=== DATASET ===

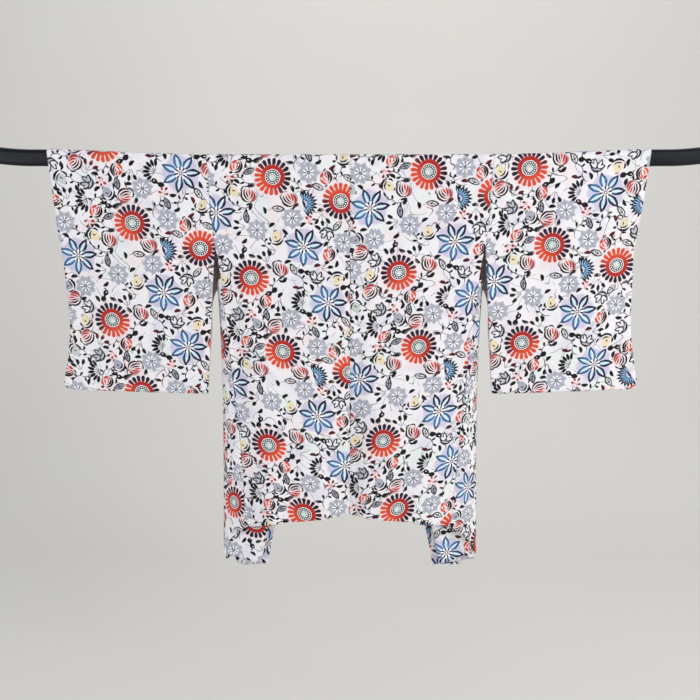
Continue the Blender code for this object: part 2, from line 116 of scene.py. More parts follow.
# The cut and hang of the cloth, as the solids have them.
RAIL_LINE = Table("x rise", (
    (0.000, 0.0000), (0.200, 0.0000), (0.300, 0.0006), (0.400, 0.0026), (0.500, 0.0062),
    (0.570, 0.0092), (0.625, 0.0115), (0.637, 0.0118), (0.665, 0.0118), (0.690, 0.0128),
    (0.720, 0.0155), (0.750, 0.0195),
))
BACK_EDGE = Table("z left right y", (
    (+0.020, 0.2955, 0.2955, -0.0185), (-0.100, 0.2905, 0.2905, -0.0185),
    (-0.170, 0.2840, 0.2840, -0.0182), (-0.205, 0.2780, 0.2780, -0.0150),
    (-0.240, 0.2740, 0.2740, -0.0120), (-0.330, 0.2680, 0.2675, -0.0080),
    (-0.460, 0.2560, 0.2533, -0.0070), (-0.640, 0.2410, 0.2392, -0.0070),
    (-0.830, 0.2360, 0.2251, -0.0080),
))
FRONT_EDGE = Table("z x y", (
    (+0.020, 0.2955, 0.0185), (-0.100, 0.2915, 0.0185), (-0.185, 0.2885, 0.0185),
    (-0.250, 0.2865, 0.0180), (-0.262, 0.2850, 0.0175), (-0.285, 0.2770, 0.0150),
    (-0.320, 0.2750, 0.0120), (-0.460, 0.2750, 0.0120), (-0.640, 0.2785, 0.0150),
    (-0.930, 0.2875, 0.0200),
))
COLLAR_SEAM = Table("z x", (
    (-0.140, 0.0900), (-0.250, 0.1030), (-0.400, 0.1290), (-0.550, 0.1650), (-0.700, 0.2040),
    (-0.850, 0.2400), (-0.940, 0.2570),
))
CUFF_LINE = Table("z left right", (
    (+0.030, 0.6250, 0.6210), (-0.080, 0.6166, 0.6110), (-0.163, 0.6110, 0.6015),
    (-0.230, 0.6077, 0.6020), (-0.359, 0.6035, 0.6057), (-0.426, 0.6123, 0.6150),
    (-0.500, 0.6300, 0.6320),
))
SLEEVE_INNER = Table("z back front", (
    (-0.170, 0.2840, 0.2885), (-0.262, 0.2915, 0.2850), (-0.285, 0.2932, 0.2940),
    (-0.360, 0.2992, 0.3005), (-0.500, 0.3105, 0.3120),
))
BACK_FOLD = Table("u out", (
    (0.000, +0.0150), (0.020, +0.0148), (0.060, +0.0105), (0.120, +0.0010), (0.200, -0.0070),
    (0.330, -0.0110), (0.520, -0.0080), (0.700, -0.0100), (0.850, -0.0045), (1.000, 0.0000),
))
FRONT_HEM = Table("t z", (
    (0.00, -0.886), (0.30, -0.907), (0.55, -0.912), (0.78, -0.908), (0.92, -0.919),
    (1.00, -0.929),
))
PLEAT_START = Table("z run", (
    (-0.140, 0.1250), (-0.600, 0.1080), (-0.830, 0.0850), (-0.925, 0.0690),
))


class Side(Enum):
    """The two halves of the jacket. The left one is on -X."""

    LEFT = -1
    RIGHT = 1

    @property
    def word(self) -> str:
        """The side's name as the nodes have it."""
        return self.name.lower()


class Layer(Enum):
    """The two layers of the hanging jacket: its back towards -Y, its fronts towards +Y."""

    BACK = -1
    FRONT = 1


@dataclass(frozen=True)
class Crease:
    """A soft fold in one layer of cloth, along a straight line.

    It stands out from the layer's outer face where rise is above 0, and dips in below 0. It dies
    out at both ends, over the share of its length that fade gives.
    """

    layer: Layer
    start: tuple[float, float]
    end: tuple[float, float]
    width: float
    rise: float
    fade: float = 0.35

    def at(self, x: Array, z: Array) -> Array:
        """How far the fold lifts the cloth.

        Args:
            x: places across, in metres.
            z: places up.

        Returns:
            The lift at each place.
        """
        (x0, z0), (x1, z1) = self.start, self.end
        long = math.hypot(x1 - x0, z1 - z0)
        way_x, way_z = (x1 - x0) / long, (z1 - z0) / long
        along = ((x - x0) * way_x + (z - z0) * way_z) / long
        across = (x - x0) * way_z - (z - z0) * way_x
        ends = eased(along / self.fade) * eased((1 - along) / self.fade)
        return self.rise * np.exp(-((across / self.width) ** 2)) * ends


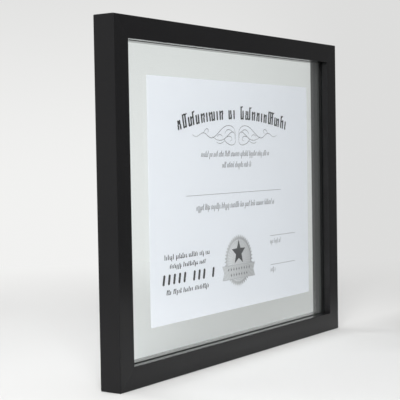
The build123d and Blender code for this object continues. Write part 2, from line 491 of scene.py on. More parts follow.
# %% [markdown]
# A thin pane hardly bends the light, but it mirrors the room more and more the flatter you look
# at it. Real refraction would cost samples and darken what is behind, so the pane is a mix of
# clear, faintly green film and mirror. How much mirror is worked out from the facing angle:
# 3 % straight on, 5 % at 56 degrees, nearly all at grazing. A Fresnel node would count the back
# of each pane as the inside of solid glass and mirror far too much there.

# %% Float glass
FACE_ON_MIRROR = 0.027
GRAZING_POWER = 4.5
FILM_COLOUR = (0.990, 1.0, 0.998, 1.0)
GLASS_ROUGHNESS = 0.02


def float_glass():
    material, shader, place = new_finish("float_glass")
    tree = material.node_tree
    tilt = place.add("ShaderNodeLayerWeight", None, {"Blend": 0.5}, "Facing")
    mirror = FACE_ON_MIRROR + (1 - FACE_ON_MIRROR) * tilt ** GRAZING_POWER
    film = place.add("ShaderNodeBsdfTransparent", None, {"Color": FILM_COLOUR})
    gloss = {"Color": WHITE, "Roughness": GLASS_ROUGHNESS}
    shine = place.add("ShaderNodeBsdfAnisotropic", None, gloss)
    mixed = mirror.add("ShaderNodeMixShader", None, {0: mirror, 1: film, 2: shine})
    plug(tree.nodes["Material Output"].inputs["Surface"], mixed)
    tree.nodes.remove(shader)
    return material


clear_glass = float_glass()
print("glass: a film and a mirror, mixed by angle")

# %% [markdown]
# The sheet is smooth bright card. Office papers are a little blue, because they are brightened.
# It shows short fibres when seen close, and a very slight cockle from lying between the panes.
# The ink lies on it as a film one hundredth of a millimetre thick, with the mottle of toner.

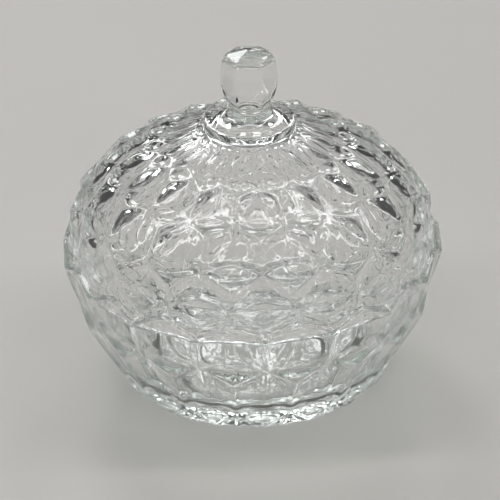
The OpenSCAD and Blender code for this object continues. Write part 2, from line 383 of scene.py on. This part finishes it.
# the dome, its rings of cubes and the smooth rings of its inside, in degrees down from the axis
dome_rise, crown_rise, lid_wall = 0.041, 0.009, 0.005
dome_rings = (31, 47.5, 69.5)
dome_inside_rings = range(86, 4, -9)
dome_down = 1
# the last front corners stand out of the flange a little, and its plain band starts below them
last_out, last_up = 0.0003, 0.0025
# the first side and front corners lie so many degrees down from the collar under the disc
collar_out, collar_height, first_side, first_front = 0.002, 0.0016, 0.4, 2.6
disc_radius, disc_thick = 0.0193, 0.0033
stem_height, stem_radius, bead = 0.008, 0.0092, 0.0019
knob_radius, shoulder_radius, knob_top_radius = 0.012, 0.0109, 0.0094
knob_height, knob_bevel, knob_point = 0.0195, 0.0013, 0.0028
knob_sides, knob_turn = 6, math.radians(-5)
# how high the knob is widest, as a share of its height, and the rings that draw its barrel
knob_belly = 0.42
barrel_heights = (0.0006, 0.002, 0.0045, 0.0075, 0.011, 0.0145, 0.0175)


def lid_at(degrees):
    """Smooth dome of the lid, so many degrees down from its axis."""
    t = math.radians(degrees)
    rise = dome_rise * math.cos(t) + crown_rise * (1 - math.sin(t)) ** 2
    return Vector((flange_radius * math.sin(t), dome_bottom + rise))


def knob_edge(height):
    """Radius of the knob's barrel, so high above its stem."""
    belly = knob_height * knob_belly
    if height < belly:
        return knob_radius - (knob_radius - stem_radius) * (1 - height / belly) ** 2
    up = (height - belly) / (knob_height - belly)
    return knob_radius - (knob_radius - shoulder_radius) * up ** 2


def facet_part(point):
    """Where a point lies on its knob facet, from -0.5 at one edge to 0.5 at the other."""
    turn = math.atan2(point.y, point.x) + math.pi / 2 - knob_turn
    return (turn / math.tau * knob_sides + 0.5) % 1 - 0.5


def knob_ridge(edge):
    """True for the upright edges between the knob's facets, away from its foot and its axis."""
    return all(
        v.co.z > knob_foot + soft_edge and v.co.xy.length > soft_edge and abs(facet_part(v.co)) > 0.49
        for v in edge.verts
    )


def flatten_knob(mesh):
    """Flattens the round barrel to facets, which run out over its lowest fifth and, by half, over its
    highest quarter."""
    facet_in = math.cos(math.pi / knob_sides)
    for vertex in mesh.vertices:
        if vertex.co.z > knob_foot:
            up = min((vertex.co.z - knob_bottom) / knob_height, 1)
            round_part = max(0, 1 - 5 * up) ** 2
            if vertex.co.z < knob_rim:
                round_part += 0.5 * max(0, 4 * up - 3)
            flat = facet_in / math.cos(facet_part(vertex.co) * math.tau / knob_sides)
            share = round_part + (1 - round_part) * flat
            vertex.co.x *= share
            vertex.co.y *= share


collar_radius = disc_radius + collar_out
collar_at = math.degrees(math.asin(collar_radius / flange_radius))
collar_base = lid_at(collar_at).y
disc_bottom = collar_base + collar_height
disc_top = disc_bottom + disc_thick
knob_bottom = disc_top + stem_height
knob_foot = knob_bottom + soft_edge / 2
knob_shoulder = knob_bottom + knob_height
knob_rim = knob_shoulder + knob_bevel
bm = bmesh.new()
last_side, last_pit, _ = cube_points(lid_at, 90, dome_down)
last_front = Vector((flange_radius + last_out, dome_bottom - diamond_down))
flange_top = Vector((flange_radius, dome_bottom - diamond_down - last_up))
under = Vector((collar_radius - soft_edge, collar_base + soft_edge / 3))
relief(
    bm,
    [
        (lid_at(collar_at + first_side), None, lid_at(collar_at + first_front)),
        *(cube_points(lid_at, degrees, dome_down) for degrees in dome_rings),
        (last_side, last_pit, last_front),
    ],
    (under, under),
    flange_top,
)
# from the collar up: the disc's lower and upper edge, the stem's flare, its neck and bead, the
# knob's barrel, its shoulder and its low point
bands(
    bm,
    [
        under,
        *softened(disc_radius, disc_bottom, (-0.0004, -0.0004), (-0.0002, 0.0001), (0, 0.0006)),
        *softened(disc_radius, disc_top, (0, -0.0007), (-0.0006, 0), (-0.0022, 0)),
        *softened(stem_radius, disc_top, (0.0045, 0), (0.0015, 0.0008), (-0.0002, 0.0028)),
        *softened(stem_radius, knob_bottom - bead, (-0.0006, -0.0004), (0, 0)),
        *softened(stem_radius, knob_bottom, (0.0005, -bead / 2), (0, -0.0001)),
        *(Vector((knob_edge(height), knob_bottom + height)) for height in barrel_heights),
        *softened(shoulder_radius, knob_shoulder, (0, -0.0005), (-0.0003, 0.0002)),
        *softened(knob_top_radius, knob_rim, (0, 0), (-0.0008, 0.0002)),
        Vector((knob_top_radius / 2, knob_rim + knob_point / 2)),
        Vector((0, knob_rim + knob_point)),
    ],
)
inner_radius = flange_radius - lid_wall
bands(
    bm,
    [
        flange_top,
        *softened(flange_radius, lid_bottom, (0, soft_edge), (-soft_edge / 2, 0)),
        *softened(inner_radius, lid_bottom, (soft_edge / 2, 0), (0, soft_edge)),
        *(lid_at(t) - lid_wall * outward(lid_at, t, dome_down) for t in dome_inside_rings),
        Vector((0, lid_at(0).y - lid_wall)),
    ],
)
bmesh.ops.rotate(bm, verts=[v for v in bm.verts if v.co.z > knob_foot], cent=(0, 0, 0),
                 matrix=Matrix.Rotation(knob_turn, 3, "Z"))
lid = press(bm, "glass_lid", knob_ridge)
lid.data.materials.append(glass)
flatten_knob(lid.data)
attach(lid, "lid")
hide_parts("lid")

===

Copy every single line of the material above that holds "Write".

*COMPLETE RESPONSE*:
The build123d and Blender code for this object continues. Write part 2, from line 491 of scene.py on. More parts follow.
The OpenSCAD and Blender code for this object continues. Write part 2, from line 383 of scene.py on. This part finishes it.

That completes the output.